Yellow: trusect(x), Blue: g₁(x) = ½+½⋅sqrt(½+½x)

And that was my starting point. I decided to replace the offset and bias in the output of the square root, which is a linear transformation, by a quadratic, cubic and quartic, see if I could bend the curve towards the target trisect(x). Let’s call these quadratic, cubic and quartic approximations g₂(x), g₃(x) and g₄(x), and the direct GLSL implementation of trisect(x) through cos(x) and acos(x), just f(x).

The first thing I did before trying to find the optimal coefficients for these polynomial approximations was to measure their performane with random coefficients. They turned out to run between 2.2 and 1.6 times faster than the reference GLSL implementation f(x). These being great figures, I decided to proceed to find good polynomials and see how accurate results I could get.

Since I wanted to make sure the approximations match trisect(x) exactly at the domain boundaries I needed g_i(-1)=½ and g_i(1)=1. That already reduced the search space. In the case of the quadratic it reduced it to a single parameter, so I could quickly find a good value for it manually in Shadertoy itself, by visually matching g₂(x) to f(x). Actually, the curves matched so well and so easily that it was difficult to say which one was the optimal value for the coefficient. This together with the fact that I wanted to explore the quartic approximation g₄(x) and get it as close to the accuracy of the reference implementation made me take a more serious approach to the exercise.

Parameter Optimization

The first thing I did was to take the reference GLSL implementation f(x)=cos(acos(x)/3) and compare its accuracy to a full double precision CPU implementation of trisect(x). I did this by evaluating f(x) at one million equally spaced points (well, 1024x1024 points), copying the floating point results into a buffer and computing both the maximum absolute error and the MSE (Mean Square Error) relative to the float64 CPU implementation. This gave me

GLSL Reference: Err 1.15e-05, MSE 3.25e-11

Then I modified the code to perform the same measurements on any given of my g_i(x) approximations, starting with a random set of coefficients. I then used vanila gradient descent for refining the coefficients. I made sure to randomize things enough, and to explore big areas of the parameter space. I am aware there are analytic ways to create the optimal polynomial approximation to a given function, but in this case it was just quicker for me to code that do re-learn Mathematica...

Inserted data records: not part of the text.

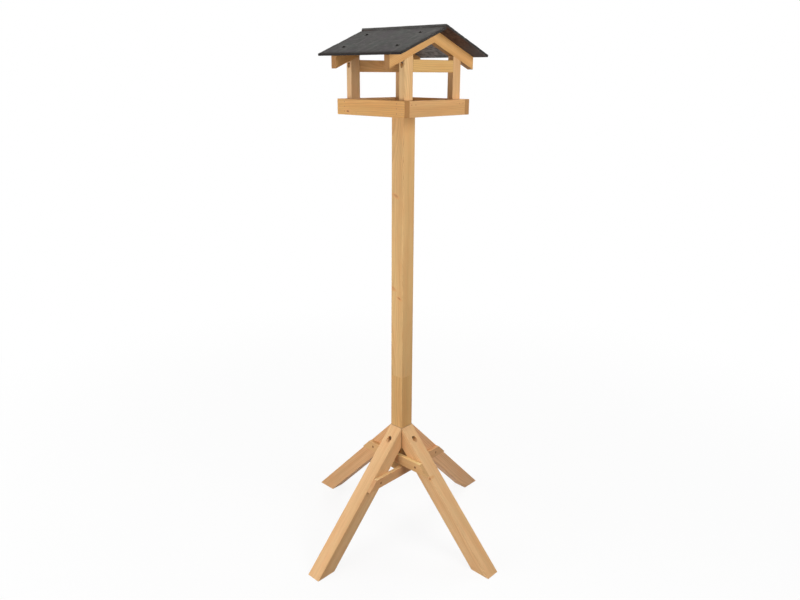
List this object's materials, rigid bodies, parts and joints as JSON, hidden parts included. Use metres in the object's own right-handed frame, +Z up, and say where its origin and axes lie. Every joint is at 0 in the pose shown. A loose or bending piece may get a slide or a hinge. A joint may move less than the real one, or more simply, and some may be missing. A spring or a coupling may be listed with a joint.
{
  "type": "bird table",
  "caption": "Free-standing wooden bird table: an open feeding tray under a pitched slate roof, on a tall square post with splayed, braced legs",
  "frame": {"origin": "on the ground, midway between the four feet, on the post's axis", "axes": "+Z up along the post; X along the roof's ridge; -Y is the front, +X the right-hand gable"},
  "size_m": [0.73, 0.73, 1.4921],
  "materials": {
    "pine": "planed and stained honey brown",
    "dowel_wood": "plain beech",
    "slate": "riven, matt",
    "steel": "zinc plated and dulled by weather"
  },
  "bodies": {
    "root": {"post_lower": "pine", "post_upper": "pine", "post_dowel": "dowel_wood", "leg_front": "pine", "leg_right": "pine", "leg_back": "pine", "leg_left": "pine", "brace_upper": "pine", "brace_lower": "pine", "leg_bolts": "steel", "leg_washers": "steel", "brace_screws": "steel", "tray_front": "pine", "tray_back": "pine", "tray_left": "pine", "tray_right": "pine", "tray_floor": "pine", "post_screws": "steel", "corner_nails": "steel", "floor_nails": "steel", "upright_front_left": "pine", "upright_front_right": "pine", "upright_back_left": "pine", "upright_back_right": "pine", "upright_nails": "steel", "beam_left": "pine", "beam_right": "pine", "rafter_front_left": "pine", "rafter_front_right": "pine", "rafter_back_left": "pine", "rafter_back_right": "pine", "upright_screws": "steel", "frame_dowels": "dowel_wood", "slate_front": "slate", "slate_back": "slate", "slate_screws": "steel"}
  },
  "joints": []
}
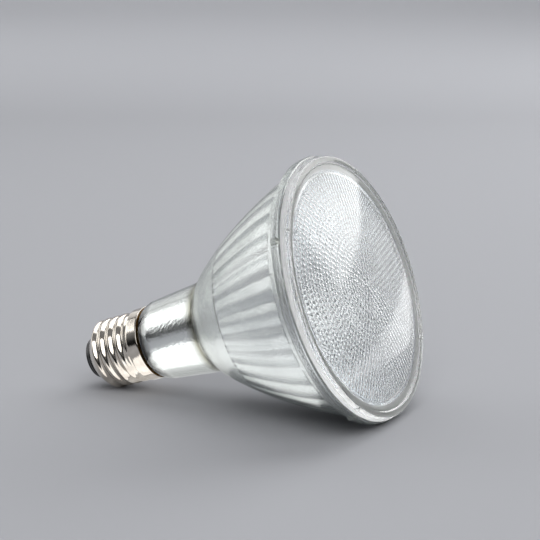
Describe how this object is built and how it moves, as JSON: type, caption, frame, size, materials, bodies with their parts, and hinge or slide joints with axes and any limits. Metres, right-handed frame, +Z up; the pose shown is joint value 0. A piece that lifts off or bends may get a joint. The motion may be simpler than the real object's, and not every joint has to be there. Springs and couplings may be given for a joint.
{
  "type": "led reflector bulb",
  "caption": "LED reflector bulb: a pressed glass cone silvered inside, with a stippled lens, a long neck and a screw cap, lying on its side as it comes to rest.",
  "frame": {"origin": "centre of the lamp's bounding box at the bottom, on the ground the lamp lies on", "axes": "+X along the ground towards the lens end, +Y sideways, +Z up; the lamp's own axis rises towards the lens by 19.56 degrees from +X in the XZ plane"},
  "size_m": [0.125, 0.097, 0.0924],
  "materials": {
    "body_glass": "clear pressed soda-lime glass, silvered on its inside",
    "lens_glass": "clear pressed glass with small round lenses inside",
    "silicone": "translucent, soft",
    "cap_nickel": "nickel-plated rolled sheet, bright",
    "black_glass": "black cast glass, glossy",
    "contact_metal": "nickel-plated pressed contact",
    "cement": "baked resin cement, dull brown",
    "sink_aluminium": "turned, satin",
    "adhesive": "cured white adhesive",
    "thermal_pad": "soft grey sheet",
    "white_board": "white solder mask on aluminium",
    "led_phosphor": "yellow phosphor",
    "screw_steel": "zinc-plated",
    "sleeve_plastic": "white moulded plastic",
    "green_board": "green solder mask",
    "ferrite": "dark grey sintered ferrite",
    "coil_tape": "yellow tape over copper wire",
    "can_black": "black sleeve on an aluminium can",
    "film_body": "dipped red film capacitor",
    "chip_black": "black moulded package",
    "resistor_body": "blue-green lacquer",
    "live_insulation": "red insulation",
    "neutral_insulation": "black insulation",
    "solder": "tin solder"
  },
  "bodies": {
    "root": {"reflector_glass": "body_glass", "lens_glass": "lens_glass", "lens_seal": "silicone", "screw_shell": "cap_nickel", "cap_insulator": "black_glass", "centre_contact": "contact_metal", "cap_cement": "cement", "heat_sink": "sink_aluminium", "sink_bond": "adhesive", "thermal_pad": "thermal_pad", "led_board": "white_board", "led_chips": "led_phosphor", "board_screws": "screw_steel", "insulating_sleeve": "sleeve_plastic", "driver_board": "green_board", "film_capacitor": "film_body", "bridge_rectifier": "chip_black", "driver_chip": "chip_black", "bulk_capacitor": "can_black", "output_capacitor": "can_black", "input_choke": "ferrite", "fusible_resistor": "resistor_body", "transformer_core": "ferrite", "transformer_coil": "coil_tape", "live_lead": "live_insulation", "neutral_lead": "neutral_insulation", "shell_solder": "solder", "led_positive_lead": "live_insulation", "led_negative_lead": "neutral_insulation", "led_solder": "solder"}
  },
  "joints": []
}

So, after a few hours of gradient descending from randomly chosen starting points, I quickly converged to a set of coefficients with following results:

	Err	MSE	Perf.	Implementation
f(x)	1.14e-05	3.26e-11	1.0	1 COS + 1 DIV + 1 ACOS(?)
g₄(x)	1.10e-05	5.64e-11	1.6	1 SQRT + 5 FMA
g₃(x)	9.65e-05	4.72e-09	1.6	1 SQRT + 5 FMA
g₂(x)	1.03e-03	4.15e-07	1.8	1 SQRT + 4 FMA
g₁(x)	1.62e-02	1.33e-04	2.2	1 SQRT + 3 FMA
sqrt(x)	n/a	n/a	3.1	1 SQRT

I added sqrt(x) in the table not because it’s a valid approximation, but because it gives us the “Speed of Light” in a universe where trisect(x) would be implemented in hardware and happened to be as fast as sqrt() is. The measurements were taken in OpenGL 4.5 and GLSL shaders with #version 450. Using precision qualifiers in the shader or optimization pragmas did not change the results.

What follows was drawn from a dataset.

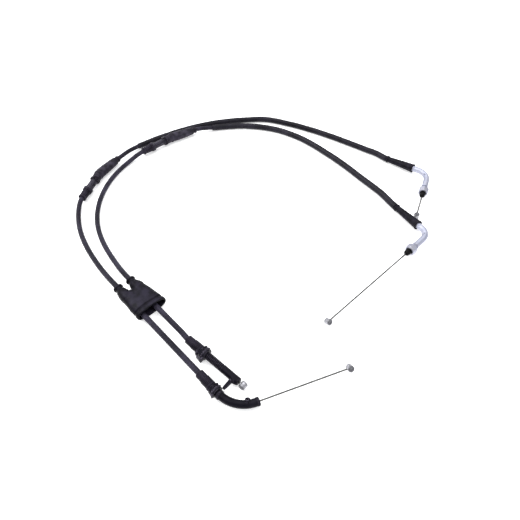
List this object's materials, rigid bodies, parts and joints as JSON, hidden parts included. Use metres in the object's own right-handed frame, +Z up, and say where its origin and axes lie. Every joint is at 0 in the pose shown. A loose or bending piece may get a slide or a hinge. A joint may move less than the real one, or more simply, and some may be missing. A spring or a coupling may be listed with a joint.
{
  "type": "throttle cable pair",
  "caption": "Pair of throttle cables, pull and return, laid out in a loop, with adjusters, plated elbows, barrel nipples and a two-necked rubber boot.",
  "frame": {"origin": "centre of the underside of the fittings' bounding box, on the surface the cables lie on", "axes": "+Z up off the bench; +X along the longer side, from the adjusters to the engine elbows; +Y from the grip ends to the top of the long sweeps"},
  "size_m": [0.4274, 0.4315, 0.0143],
  "materials": {
    "rubber": "matt moulded rubber",
    "jacket": "smooth extruded plastic",
    "moulding": "ribbed moulded plastic",
    "black_steel": "black plated steel",
    "plated_steel": "bright zinc plating",
    "wire_steel": "stranded steel",
    "zinc": "cast zinc"
  },
  "bodies": {
    "cables": {"pull_adjuster_body": "black_steel", "pull_adjuster_cap": "moulding", "pull_adjuster_cover": "rubber", "pull_crimp_sleeve": "plated_steel", "pull_engine_boot": "rubber", "pull_engine_conduit": "jacket", "pull_engine_elbow": "plated_steel", "pull_engine_seal": "rubber", "pull_grip_conduit": "jacket", "pull_grip_ferrule": "moulding", "pull_guide_tube": "black_steel", "pull_locating_arm": "black_steel", "pull_wear_sleeve": "jacket", "return_adjuster_body": "black_steel", "return_adjuster_cap": "moulding", "return_adjuster_cover": "rubber", "return_crimp_sleeve": "plated_steel", "return_engine_boot": "rubber", "return_engine_conduit": "jacket", "return_engine_elbow": "plated_steel", "return_engine_seal": "rubber", "return_grip_conduit": "jacket", "return_grip_ferrule": "moulding", "return_grip_wire": "wire_steel", "return_guide_elbow": "black_steel", "return_locating_pin": "black_steel", "return_wear_sleeve": "jacket"},
    "boot": {"cable_boot": "rubber"},
    "pull_grip_end": {"pull_grip_wire": "wire_steel", "pull_grip_nipple": "zinc"},
    "pull_engine_end": {"pull_engine_wire": "wire_steel", "pull_engine_nipple": "zinc"},
    "return_grip_end": {"return_grip_nipple": "zinc"},
    "return_engine_end": {"return_engine_wire": "wire_steel", "return_engine_nipple": "zinc"},
    "pull_grip_nut": {"pull_grip_nut": "black_steel"},
    "pull_adjuster_screw": {"pull_adjuster_screw": "black_steel"},
    "pull_lock_nut": {"pull_lock_nut": "black_steel"},
    "pull_engine_nut": {"pull_engine_nut": "plated_steel"},
    "return_grip_nut": {"return_grip_nut": "black_steel"},
    "return_adjuster_screw": {"return_adjuster_screw": "black_steel"},
    "return_lock_nut": {"return_lock_nut": "black_steel"},
    "return_engine_nut": {"return_engine_nut": "plated_steel"}
  },
  "joints": [
    {"name": "boot_slide", "type": "slide", "parent": "cables", "child": "boot", "axis": [0.6959, -0.7181, 0], "range_m": [0, 0.038]},
    {"name": "pull_grip_stroke", "type": "slide", "parent": "cables", "child": "pull_grip_end", "axis": [0.7599, -0.6491, -0.0349], "range_m": [0, 0.011]},
    {"name": "pull_engine_stroke", "type": "slide", "parent": "cables", "child": "pull_engine_end", "axis": [0.7404, 0.6714, 0.0332], "range_m": [0, 0.011]},
    {"name": "return_grip_stroke", "type": "slide", "parent": "cables", "child": "return_grip_end", "axis": [0.9297, 0.3662, -0.0384], "range_m": [0, 0.025], "deforming": ["return_grip_wire"]},
    {"name": "return_engine_stroke", "type": "slide", "parent": "cables", "child": "return_engine_end", "axis": [0.3818, 0.9216, 0.0698], "range_m": [0, 0.025]},
    {"name": "pull_grip_nut_turn", "type": "hinge", "parent": "cables", "child": "pull_grip_nut", "pos_m": [-0.0468, -0.14936, 0.00677], "axis": [0.7599, -0.6491, -0.0349], "continuous": true},
    {"name": "return_grip_nut_turn", "type": "hinge", "parent": "cables", "child": "return_grip_nut", "pos_m": [-0.03515, -0.18443, 0.00721], "axis": [0.6959, -0.7181, 0], "continuous": true},
    {"name": "pull_adjuster_turn", "type": "hinge", "parent": "cables", "child": "pull_adjuster_screw", "pos_m": [-0.1334, 0.16378, 0.00711], "axis": [0.7314, 0.682, 0], "continuous": true},
    {"name": "pull_lock_nut_turn", "type": "hinge", "parent": "cables", "child": "pull_lock_nut", "pos_m": [-0.12641, 0.17029, 0.00711], "axis": [0.7314, 0.682, 0], "continuous": true},
    {"name": "return_adjuster_turn", "type": "hinge", "parent": "cables", "child": "return_adjuster_screw", "pos_m": [-0.20353, 0.07962, 0.00711], "axis": [0.225, 0.9744, 0], "continuous": true},
    {"name": "return_lock_nut_turn", "type": "hinge", "parent": "cables", "child": "return_lock_nut", "pos_m": [-0.20138, 0.08892, 0.00711], "axis": [0.225, 0.9744, 0], "continuous": true},
    {"name": "pull_engine_nut_turn", "type": "hinge", "parent": "cables", "child": "pull_engine_nut", "pos_m": [0.1657, -0.0256, 0.00741], "axis": [-0.7404, -0.6714, -0.0332], "continuous": true},
    {"name": "return_engine_nut_turn", "type": "hinge", "parent": "cables", "child": "return_engine_nut", "pos_m": [0.2007, 0.0681, 0.00741], "axis": [-0.3818, -0.9216, -0.0698], "continuous": true}
  ],
  "couplings": [
    {"joint": "pull_engine_stroke", "follows": "pull_grip_stroke", "ratio": 1},
    {"joint": "return_engine_stroke", "follows": "return_grip_stroke", "ratio": 1}
  ]
}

As we can see, g₄(x) is a pretty good approximation and is already 1.6 times faster than f(x). Even g₂(x) is probably good enough for many applications at almost twice the performance of the GLSL implementation f(x).

The complete implementation (without fma() instructions which doesn’t exist in WebGL) is live in Shadertoy at https://www.shadertoy.com/view/WltSD7, but I copy it here for convenience:

float f( in float x ) { return cos(acos(x)/3.0); } float g1( in float x ) { x = sqrt(0.5+0.5*x); return x*0.5+0.5; } float g2( in float x ) { x = sqrt(0.5+0.5*x); return x*(-0.064913*x+0.564913)+0.5; } float g3( in float x ) { x = sqrt(0.5+0.5*x); return x*(x*(x*0.021338-0.096562)+0.575223)+0.5; } float g4( in float x ) { x = sqrt(0.5+0.5*x); return x*(x*(x*(x*-0.008978+0.039075)-0.107071)+0.576974)+0.5; }

Caveats

The coefficients I found are probably not the optimal. However, I feel that even if they were, they might need to be tweaked for each GPU model/architecture out there, since different GPUs implement sqrt(x), which all of my approximations g_i(x) are based on, to different levels of accuracy. I think sqrt() is usually computed as 1/inversesqrt(x) or x*inversesqrt(x), and I think (but I'm not sure) that as a result of it one can expect around only 2ULP precision. If that' so, my gradient descent search surely noticed it and found the best coefficients to work around that fact. However different GPU models with better or worse implementations of sqrt(x) might need a different set of coefficients. So, if trisect(x) was to be implemented by the GLSL layer, it’d be great if the driver implementators could provide an implementation of g₄(x) with the best coefficients for any particular GPU model.